▸ Source material
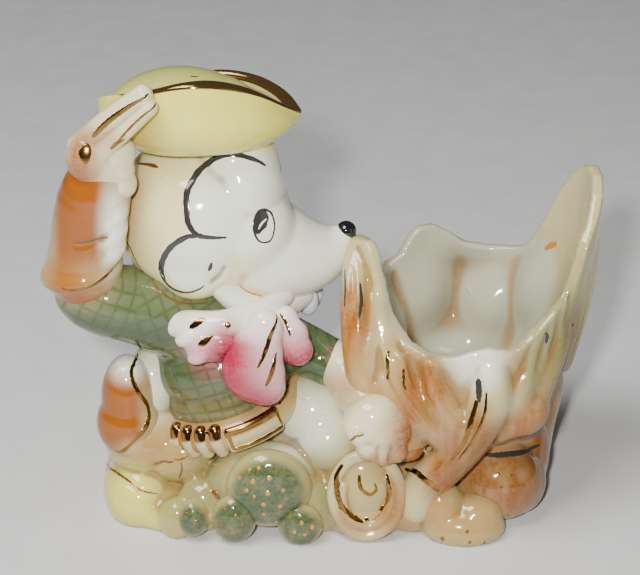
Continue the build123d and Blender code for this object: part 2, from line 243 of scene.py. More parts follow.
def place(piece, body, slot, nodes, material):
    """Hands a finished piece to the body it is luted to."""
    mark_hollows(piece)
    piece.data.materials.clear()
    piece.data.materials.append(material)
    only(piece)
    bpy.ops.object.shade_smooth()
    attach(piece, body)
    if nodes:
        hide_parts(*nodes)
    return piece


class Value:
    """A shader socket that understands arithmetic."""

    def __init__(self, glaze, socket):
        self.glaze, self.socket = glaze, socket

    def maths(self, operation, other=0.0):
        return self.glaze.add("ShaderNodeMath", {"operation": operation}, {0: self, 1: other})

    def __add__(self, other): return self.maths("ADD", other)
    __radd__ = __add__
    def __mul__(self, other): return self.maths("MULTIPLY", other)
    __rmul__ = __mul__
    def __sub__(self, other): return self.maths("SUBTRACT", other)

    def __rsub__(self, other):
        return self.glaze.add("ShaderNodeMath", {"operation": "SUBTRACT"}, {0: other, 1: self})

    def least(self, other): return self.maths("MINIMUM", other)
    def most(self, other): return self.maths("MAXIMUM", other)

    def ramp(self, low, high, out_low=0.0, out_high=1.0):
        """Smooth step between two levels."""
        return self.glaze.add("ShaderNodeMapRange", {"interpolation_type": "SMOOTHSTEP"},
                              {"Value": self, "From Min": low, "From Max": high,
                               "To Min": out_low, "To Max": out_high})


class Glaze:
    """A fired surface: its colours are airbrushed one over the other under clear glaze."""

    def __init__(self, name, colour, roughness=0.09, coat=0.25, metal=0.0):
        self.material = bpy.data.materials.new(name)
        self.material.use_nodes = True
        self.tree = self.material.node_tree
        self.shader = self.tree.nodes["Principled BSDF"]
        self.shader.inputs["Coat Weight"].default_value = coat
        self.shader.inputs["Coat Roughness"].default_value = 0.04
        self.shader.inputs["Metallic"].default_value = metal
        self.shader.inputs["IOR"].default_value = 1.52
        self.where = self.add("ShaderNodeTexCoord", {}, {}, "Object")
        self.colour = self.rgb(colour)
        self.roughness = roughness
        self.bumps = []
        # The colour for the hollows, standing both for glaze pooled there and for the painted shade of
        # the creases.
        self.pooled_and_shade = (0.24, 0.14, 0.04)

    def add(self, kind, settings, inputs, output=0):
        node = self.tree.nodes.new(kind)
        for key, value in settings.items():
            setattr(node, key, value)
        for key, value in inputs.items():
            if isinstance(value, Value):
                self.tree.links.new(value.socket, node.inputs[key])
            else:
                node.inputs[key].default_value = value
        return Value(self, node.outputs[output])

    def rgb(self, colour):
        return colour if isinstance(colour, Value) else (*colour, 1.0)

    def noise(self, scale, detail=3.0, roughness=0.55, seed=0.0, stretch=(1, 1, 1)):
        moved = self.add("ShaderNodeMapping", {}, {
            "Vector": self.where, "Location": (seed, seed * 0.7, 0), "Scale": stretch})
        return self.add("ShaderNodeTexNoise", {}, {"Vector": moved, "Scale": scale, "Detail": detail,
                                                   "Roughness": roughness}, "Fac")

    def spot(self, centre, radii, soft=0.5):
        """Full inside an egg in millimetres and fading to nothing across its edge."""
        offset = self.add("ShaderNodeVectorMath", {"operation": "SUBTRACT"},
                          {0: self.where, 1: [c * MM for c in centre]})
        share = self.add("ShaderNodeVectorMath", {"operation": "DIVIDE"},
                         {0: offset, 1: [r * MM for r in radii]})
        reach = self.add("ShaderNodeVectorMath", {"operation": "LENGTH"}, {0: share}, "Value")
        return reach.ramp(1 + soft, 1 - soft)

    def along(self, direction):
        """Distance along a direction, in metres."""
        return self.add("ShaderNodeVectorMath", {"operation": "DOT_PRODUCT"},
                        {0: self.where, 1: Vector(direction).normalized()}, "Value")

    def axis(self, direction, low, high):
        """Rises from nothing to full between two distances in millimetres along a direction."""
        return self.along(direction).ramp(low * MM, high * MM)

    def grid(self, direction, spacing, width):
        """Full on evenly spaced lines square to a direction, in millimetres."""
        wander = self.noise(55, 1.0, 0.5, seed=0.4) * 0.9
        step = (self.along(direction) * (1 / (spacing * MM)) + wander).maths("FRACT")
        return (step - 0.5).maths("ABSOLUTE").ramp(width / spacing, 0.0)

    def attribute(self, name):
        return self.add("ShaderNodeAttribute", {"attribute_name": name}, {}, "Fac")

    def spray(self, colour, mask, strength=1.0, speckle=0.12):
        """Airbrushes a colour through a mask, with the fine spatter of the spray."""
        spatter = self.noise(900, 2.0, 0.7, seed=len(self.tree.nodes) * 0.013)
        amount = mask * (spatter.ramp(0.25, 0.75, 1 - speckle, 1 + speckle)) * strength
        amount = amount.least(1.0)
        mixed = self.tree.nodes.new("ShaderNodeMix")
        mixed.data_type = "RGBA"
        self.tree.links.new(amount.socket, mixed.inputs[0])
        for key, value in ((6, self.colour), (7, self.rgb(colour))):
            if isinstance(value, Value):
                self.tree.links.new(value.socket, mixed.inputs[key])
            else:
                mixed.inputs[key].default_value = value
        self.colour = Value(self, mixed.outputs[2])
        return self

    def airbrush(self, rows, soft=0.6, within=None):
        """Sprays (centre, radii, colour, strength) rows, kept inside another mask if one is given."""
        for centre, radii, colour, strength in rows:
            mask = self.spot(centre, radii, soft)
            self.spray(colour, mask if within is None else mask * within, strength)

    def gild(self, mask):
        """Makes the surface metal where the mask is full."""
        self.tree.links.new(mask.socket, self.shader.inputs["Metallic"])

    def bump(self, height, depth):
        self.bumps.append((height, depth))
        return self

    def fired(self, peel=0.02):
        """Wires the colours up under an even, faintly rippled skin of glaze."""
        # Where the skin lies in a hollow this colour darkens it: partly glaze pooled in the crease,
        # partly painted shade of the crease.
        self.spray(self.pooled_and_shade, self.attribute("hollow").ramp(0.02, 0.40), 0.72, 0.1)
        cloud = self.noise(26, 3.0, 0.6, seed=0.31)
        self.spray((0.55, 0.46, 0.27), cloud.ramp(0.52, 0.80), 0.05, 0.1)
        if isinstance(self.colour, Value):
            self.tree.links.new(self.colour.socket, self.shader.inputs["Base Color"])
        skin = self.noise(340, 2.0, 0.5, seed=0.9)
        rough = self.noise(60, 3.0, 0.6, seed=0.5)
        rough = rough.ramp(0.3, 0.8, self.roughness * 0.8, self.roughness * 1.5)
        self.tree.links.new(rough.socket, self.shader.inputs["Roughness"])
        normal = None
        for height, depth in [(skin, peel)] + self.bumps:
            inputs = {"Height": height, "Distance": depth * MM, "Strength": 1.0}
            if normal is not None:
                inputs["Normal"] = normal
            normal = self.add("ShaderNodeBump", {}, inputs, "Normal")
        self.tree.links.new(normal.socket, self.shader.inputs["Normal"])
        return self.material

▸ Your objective
The lines to extract from the data above begin with the line containing "attach(piece, body)" and end with the line containing "self.glaze, self.socket = glaze, socket". Extract them exactly, including both.

▸ Exercise output
    attach(piece, body)
    if nodes:
        hide_parts(*nodes)
    return piece


class Value:
    """A shader socket that understands arithmetic."""

    def __init__(self, glaze, socket):
        self.glaze, self.socket = glaze, socket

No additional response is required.